Dans ma dernière note, en recherchant des tables pour les azimuts du lever de soleil à une date quelconque de l'année, de par la grâce de la sérendipité, je suis tombé sur plusieurs études sur la centuriation romaine. La centuriation est définie dans la notice que lui consacre Wikipédia comme " le schéma géométrique du plan d'une ville et du territoire agricole environnant, utilisé dans le monde romain, qui était tracé à l’aide des instruments d’arpenteurs, dans chaque nouvelle colonie."

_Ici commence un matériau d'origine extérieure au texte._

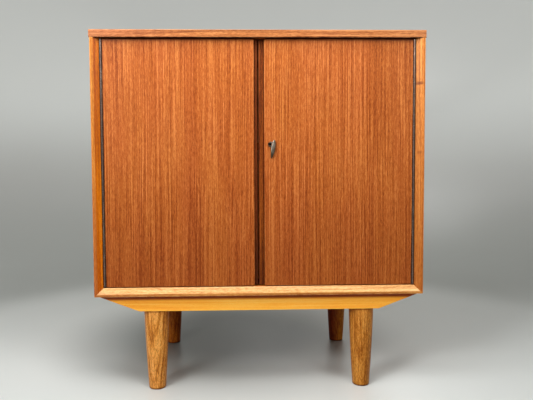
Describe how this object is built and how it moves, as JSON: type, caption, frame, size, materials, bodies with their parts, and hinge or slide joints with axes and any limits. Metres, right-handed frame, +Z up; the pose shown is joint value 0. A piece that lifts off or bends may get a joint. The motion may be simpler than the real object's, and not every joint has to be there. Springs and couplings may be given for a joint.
{
  "type": "record cabinet",
  "caption": "Low two-door cabinet for records on a timber base with turned legs, with full-height piano hinges, a lock with a folding key, slide bolts, a shelf and upright dividers.",
  "frame": {"origin": "on the floor, under the middle of the cabinet", "axes": "+X to the right seen from the front, +Y from front to back, +Z up"},
  "size_m": [0.804, 0.43, 0.877],
  "materials": {
    "teak_board": "oiled teak veneer",
    "teak_door": "oiled teak veneer, upright grain",
    "teak_solid": "oiled solid teak",
    "dark_wood": "dark stained hardwood",
    "plywood": "thin veneered plywood",
    "beech": "lacquered beech",
    "oak": "oiled oak",
    "hinge_metal": "dulled nickel plate",
    "screw_steel": "plain steel",
    "brass": "aged brass",
    "lock_steel": "plain steel",
    "key_steel": "darkened steel"
  },
  "bodies": {
    "cabinet": {"top_panel": "teak_board", "top_front_lipping": "teak_solid", "left_side_panel": "teak_board", "left_front_lipping": "teak_solid", "right_side_panel": "teak_board", "right_front_lipping": "teak_solid", "bottom_panel": "teak_board", "bottom_front_lipping": "teak_solid", "back_panel": "plywood", "back_panel_screws": "screw_steel", "carcass_dowels": "beech", "shelf_dowels": "beech", "middle_shelf": "teak_board", "record_dividers": "plywood", "door_stops": "teak_solid", "door_stop_screws": "screw_steel", "upper_bolt_keeper": "brass", "lower_bolt_keeper": "brass", "bolt_keeper_screws": "screw_steel", "left_hinge_frame_leaf": "hinge_metal", "right_hinge_frame_leaf": "hinge_metal", "left_hinge_frame_screws": "screw_steel", "right_hinge_frame_screws": "screw_steel", "left_hinge_pin": "hinge_metal", "right_hinge_pin": "hinge_metal", "front_base_rail": "beech", "rear_base_rail": "beech", "left_cross_rail": "beech", "right_cross_rail": "beech", "base_screws": "screw_steel", "front_left_leg": "oak", "front_right_leg": "oak", "rear_left_leg": "oak", "rear_right_leg": "oak", "leg_bolts": "screw_steel", "leg_inserts": "screw_steel"},
    "left_door": {"left_door_panel": "teak_door", "left_door_lip": "dark_wood", "left_hinge_door_leaf": "hinge_metal", "left_hinge_door_screws": "screw_steel", "upper_bolt_case": "brass", "lower_bolt_case": "brass", "bolt_case_screws": "screw_steel", "lock_keeper": "brass", "lock_keeper_screws": "screw_steel"},
    "right_door": {"right_door_panel": "teak_door", "right_door_lip": "dark_wood", "right_hinge_door_leaf": "hinge_metal", "right_hinge_door_screws": "screw_steel", "lock_case": "lock_steel", "lock_case_screws": "screw_steel", "keyhole_bush": "key_steel"},
    "upper_slide": {"upper_bolt": "lock_steel"},
    "lower_slide": {"lower_bolt": "lock_steel"},
    "bolt": {"lock_bolt": "brass"},
    "barrel": {"lock_barrel": "key_steel"},
    "key": {"key_stem": "key_steel"},
    "bow": {"key_bow": "key_steel", "key_pivot_pin": "key_steel"}
  },
  "joints": [
    {"name": "left_door_swing", "type": "hinge", "parent": "cabinet", "child": "left_door", "pos_m": [-0.3767, -0.205, 0.559], "axis": [0, 0, -1], "range_deg": [0, 140]},
    {"name": "right_door_swing", "type": "hinge", "parent": "cabinet", "child": "right_door", "pos_m": [0.3767, -0.205, 0.559], "axis": [0, 0, 1], "range_deg": [0, 140]},
    {"name": "upper_bolt_slide", "type": "slide", "parent": "left_door", "child": "upper_slide", "axis": [0, 0, 1], "range_m": [0, 0.012]},
    {"name": "lower_bolt_slide", "type": "slide", "parent": "left_door", "child": "lower_slide", "axis": [0, 0, -1], "range_m": [0, 0.012]},
    {"name": "key_turn", "type": "hinge", "parent": "right_door", "child": "barrel", "pos_m": [0.0253, -0.205, 0.606], "axis": [0, 1, 0], "range_deg": [0, 180]},
    {"name": "lock_bolt_throw", "type": "slide", "parent": "right_door", "child": "bolt", "axis": [-1, 0, 0], "range_m": [0, 0.01]},
    {"name": "key_withdraw", "type": "slide", "parent": "barrel", "child": "key", "axis": [0, -1, 0], "range_m": [0, 0.025]},
    {"name": "key_bow_fold", "type": "hinge", "parent": "key", "child": "bow", "pos_m": [0.0253, -0.21, 0.606], "axis": [-0.1891, 0, -0.982], "range_deg": [0, 90]}
  ],
  "couplings": [
    {"joint": "lock_bolt_throw", "follows": "key_turn", "m_per_rad": 0.00318}
  ]
}
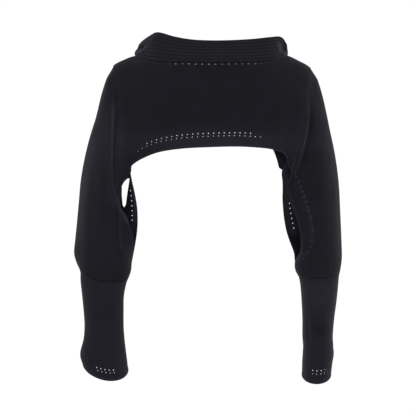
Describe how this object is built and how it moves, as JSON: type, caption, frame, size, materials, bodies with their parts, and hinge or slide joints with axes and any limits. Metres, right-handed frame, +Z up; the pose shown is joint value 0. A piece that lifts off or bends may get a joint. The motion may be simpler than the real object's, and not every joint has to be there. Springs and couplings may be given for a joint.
{
  "type": "cropped pullover, filled out as worn",
  "caption": "Cropped dark knitted pullover with a wide ribbed standing collar, full open-sided sleeves and long fitted cuffs, hollow as when worn.",
  "frame": {"origin": "The level of the shoulders on the middle of the body, where the wearer's shoulders hold the garment up.", "axes": "+Z up, +Y to the wearer's front, +X to the wearer's right, so the back faces -Y."},
  "size_m": [0.5356, 0.2134, 0.6978],
  "materials": {
    "fine_knit": "fine plain knit, matt, with a soft nap",
    "cuff_knit": "fine close knit with level courses, matt",
    "ribbed_knit": "doubled knit band with level ribs, matt"
  },
  "bodies": {
    "root": {"back": "fine_knit", "front": "fine_knit", "sleeve_left": "fine_knit", "sleeve_right": "fine_knit", "cuff_left": "cuff_knit", "cuff_right": "cuff_knit", "collar": "ribbed_knit"}
  },
  "joints": []
}
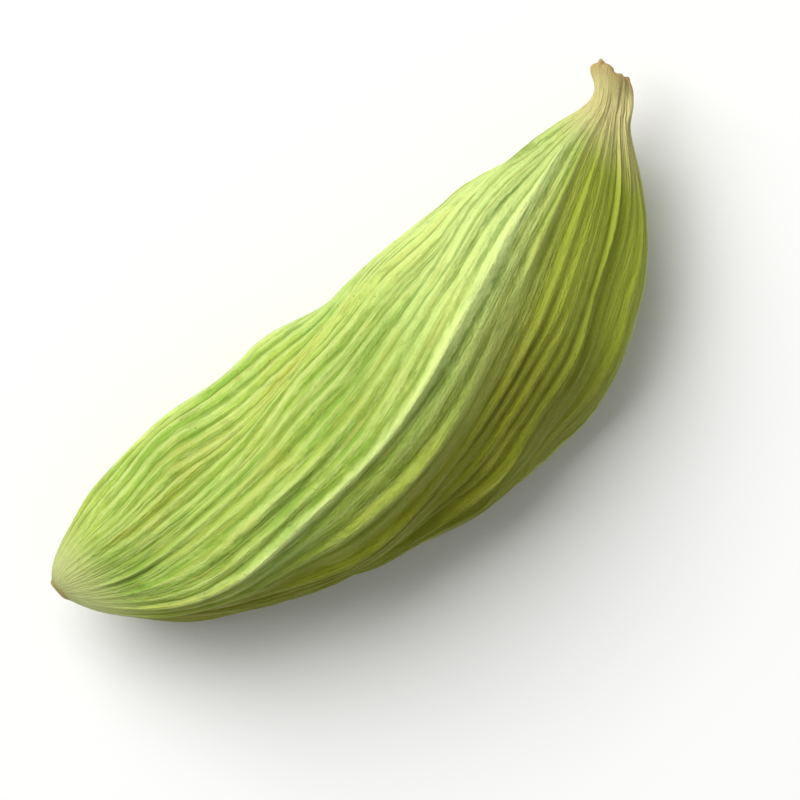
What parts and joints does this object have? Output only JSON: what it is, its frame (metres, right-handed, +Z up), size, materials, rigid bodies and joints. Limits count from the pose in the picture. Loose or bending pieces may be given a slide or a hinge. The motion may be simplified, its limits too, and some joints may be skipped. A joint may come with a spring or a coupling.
{
  "type": "green cardamom pod",
  "caption": "Dried green cardamom pod, whole and unsplit: a ribbed three-sided spindle, bowed to one side, with a blunt apex and the short stub of its stalk.",
  "frame": {"origin": "on the surface under the pod, at the middle of its length and of its width", "axes": "+X along the pod to the stub of its stalk, +Z up from the flat that it rests on, +Y towards the hollow side of its bow"},
  "size_m": [0.0198, 0.0072, 0.0063],
  "materials": {
    "cardamom_husk": "dry fibrous husk, matte with a faint waxy sheen on its ribs"
  },
  "bodies": {
    "root": {"cardamom_pod": "cardamom_husk"}
  },
  "joints": []
}
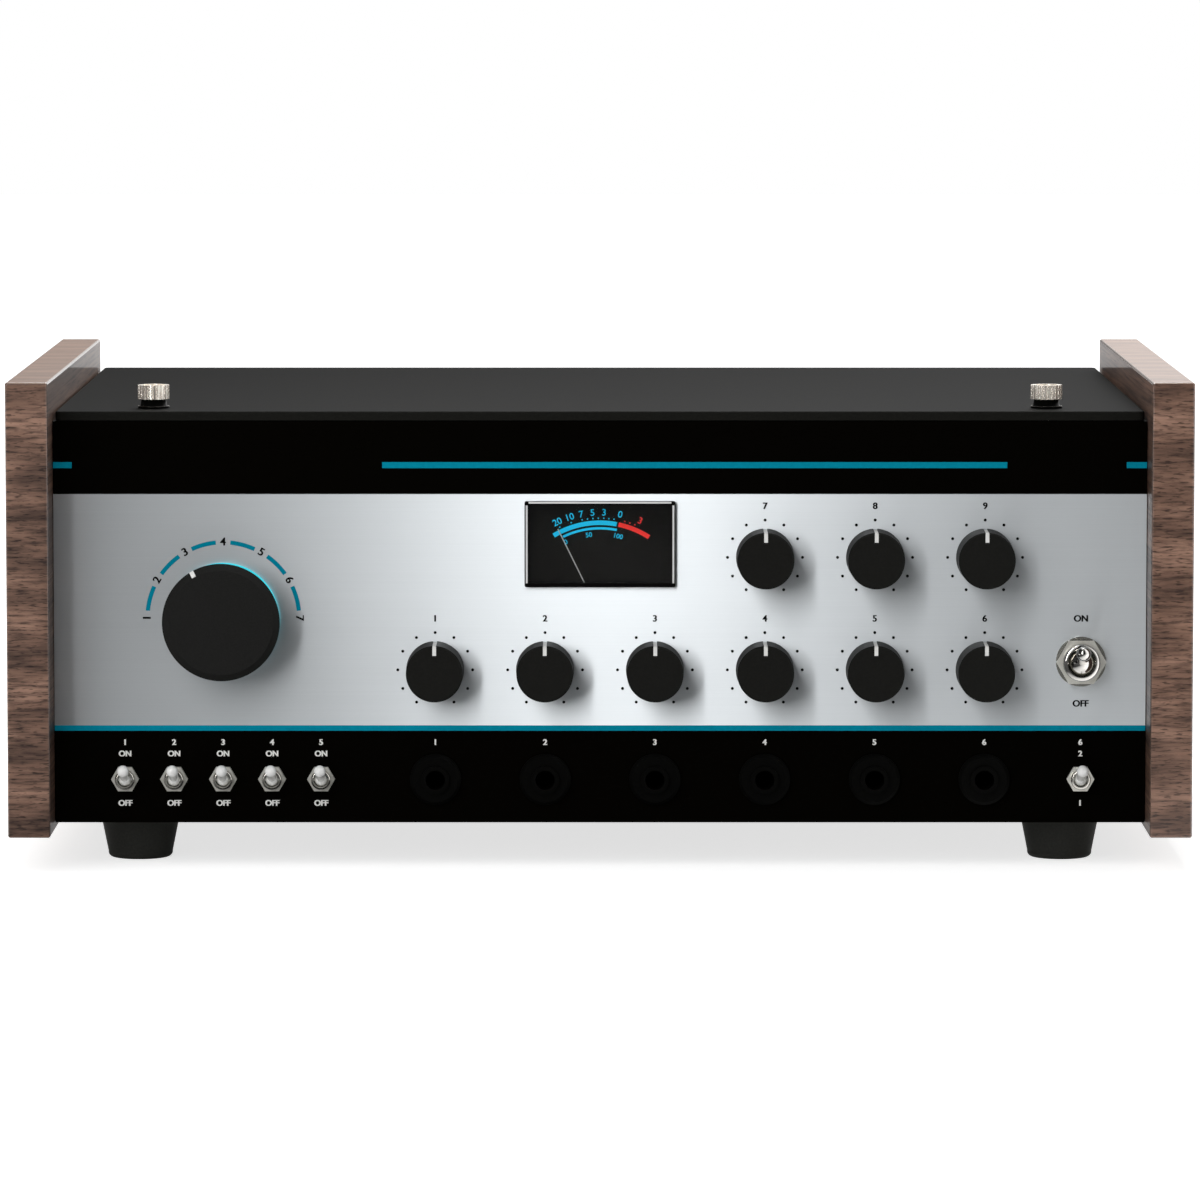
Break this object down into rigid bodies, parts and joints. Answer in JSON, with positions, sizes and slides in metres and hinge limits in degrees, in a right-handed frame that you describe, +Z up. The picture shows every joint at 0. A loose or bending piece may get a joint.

J'ai découvert ainsi un article paru en 2002  dans la revue Histoire et Mesure, aux éditions de l'EHESS, intitulé Approche géométrique des centuriations romaines. Les nouvelles bornes du Bled Segui, rédigé par un collectif d'auteurs (Lionel R. Decramer, Rachid Elhaj, Richard Hilton et Alain Plas). Des mêmes auteurs, on pourra lire également La grande carte de l'Afrique romaine. Genèse d'une découverte. Si je résume grossièrement, il semblerait que les géomètres romains aient établi une carte (forma) de cette vaste région de l'Empire en traçant des cadastres orientés astronomiquement. La colline de Byrsa, près de Carthage, aurait servi d'observatoire initial, de point de départ pour le calcul de tous les azimuts. Certaines bornes dites gromatiques (du nom de l'instrument dit groma servant à déterminer les axes de la centuriation), retrouvées dans le paysage nord-africain, ont contribué de par leur position à reconstituer le système.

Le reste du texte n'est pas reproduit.